Australia’s original inhabitants, known as Australian Aborigines, have the longest continuous cultural history in the world, with origins dating back to the last Ice Age. Although mystery and debate shroud many aspects of Australian prehistory, it is generally accepted that the first humans traveled across the sea from Indonesia somewhere between 40,000 and 70,000 years ago. Their existence was relatively undisturbed until the 16th century when Europeans began to encroach on the Australian coastline. Europeans, however, did not officially begin inhabiting the country until 1779, when Joseph Banks (a naturalist on James Cook’s voyage) suggested that Britain could solve overcrowding problems in its prisons by transporting convicts to New South Wales.

In 1787, the First Fleet set sail for Australia with 11 ships, 750 convicts, four companies of marines and supplies for two years. During this time early exploration and expansion took place for one of three reasons: to find suitable places of secondary punishment, to occupy land before anyone else arrived or in later years, because of a quest for gold. This quest for gold attracted free settlers to Australia and over the next decades a huge influx of immigrants and several large finds boosted the economy and changed the face of the colony. Aborigines were pushed off their tribal lands as new settlers took up land for farming or mining. The Industrial Revolution in England required plenty of raw materials, and Australia’s agricultural and mineral resources expanded to meet the demand.

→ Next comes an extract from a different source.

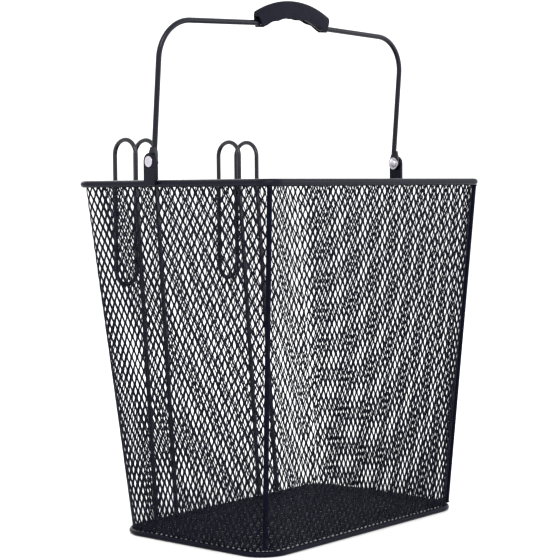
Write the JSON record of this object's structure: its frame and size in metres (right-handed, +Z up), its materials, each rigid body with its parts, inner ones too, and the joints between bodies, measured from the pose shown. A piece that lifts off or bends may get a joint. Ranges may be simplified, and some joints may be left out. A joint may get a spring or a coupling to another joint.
{
  "type": "handlebar basket",
  "caption": "Tall tapered bicycle basket of expanded steel mesh on a wire frame, with bent-wire hooks to hang it by and a swinging wire bail with a plastic grip.",
  "frame": {"origin": "middle of the whole basket's footprint, hooks included, on the surface it stands on", "axes": "+Z up, +X along the wide side, +Y towards the hooks, which is the bicycle's side"},
  "size_m": [0.357, 0.2858, 0.5354],
  "materials": {
    "black_wire": "satin",
    "expanded_mesh": "satin",
    "zinc_steel": "satin",
    "grip_plastic": "matte"
  },
  "bodies": {
    "basket": {"top_rim": "black_wire", "bottom_ring": "black_wire", "front_post_left": "black_wire", "front_post_right": "black_wire", "mesh_front": "expanded_mesh", "mesh_right": "expanded_mesh", "mesh_back": "expanded_mesh", "mesh_left": "expanded_mesh", "mesh_floor": "expanded_mesh", "hook_left": "black_wire", "hook_right": "black_wire", "bracket_left": "black_wire", "bracket_right": "black_wire", "rivet_left": "zinc_steel", "rivet_right": "zinc_steel", "washer_left": "zinc_steel", "washer_right": "zinc_steel"},
    "bail": {"bail_wire": "black_wire", "grip": "grip_plastic"}
  },
  "joints": [
    {"name": "bail_swing", "type": "hinge", "parent": "basket", "child": "bail", "pos_m": [0, -0.00893, 0.371], "axis": [0.9954, -0.0959, 0], "range_deg": [-78, 87]}
  ]
}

On January 1, 1901 the six states (New South Wales, Queensland, South Australia, Tasmania, Victoria and Western Australia) that make up Australia proclaimed themselves to be part of one nation, forming the Commonwealth of Australia. In the same ceremony, the first governor general was sworn in as the representative of the queen, who remained head of state. Australia remained loyal to Britain and fought alongside her in both World Wars. However, the UK defeat in Asia led Australians to build an alliance with the United States whom they have been aligned with ever since. The post-war era was another boom time in Australia as its raw materials were once again in great demand and mass immigration primarily from Europe, boosted the population as a flood of non British immigrants began to enter the country.

Final constitutional ties between Australia and the United Kingdom were severed in 1986 with the passing of the Australia Act, ending any British role in the Australian States. After a period of transition, recession and high unemployment in the early 1990s, the electorate chose John Howard as their new prime minister. Howard has since become the country’s second-longest serving prime minister, most recently re-elected in 2004. Today, Australia has one of the strongest economies in the world—competitive, open and vibrant. The Australian economy has not suffered a recession since the Howard government began the process of micro-economic reform, including partial deregulation of the labor market and the privatization of state-owned businesses, most notably in the telecommunications industry. However, under Howard, the prominent, divisive issues of refugees (and refugee camps) have seen the majority of Australians hardening their hearts to asylum seekers. Howard’s stance on Aboriginal issues has also been marked more by confrontation than by sympathy.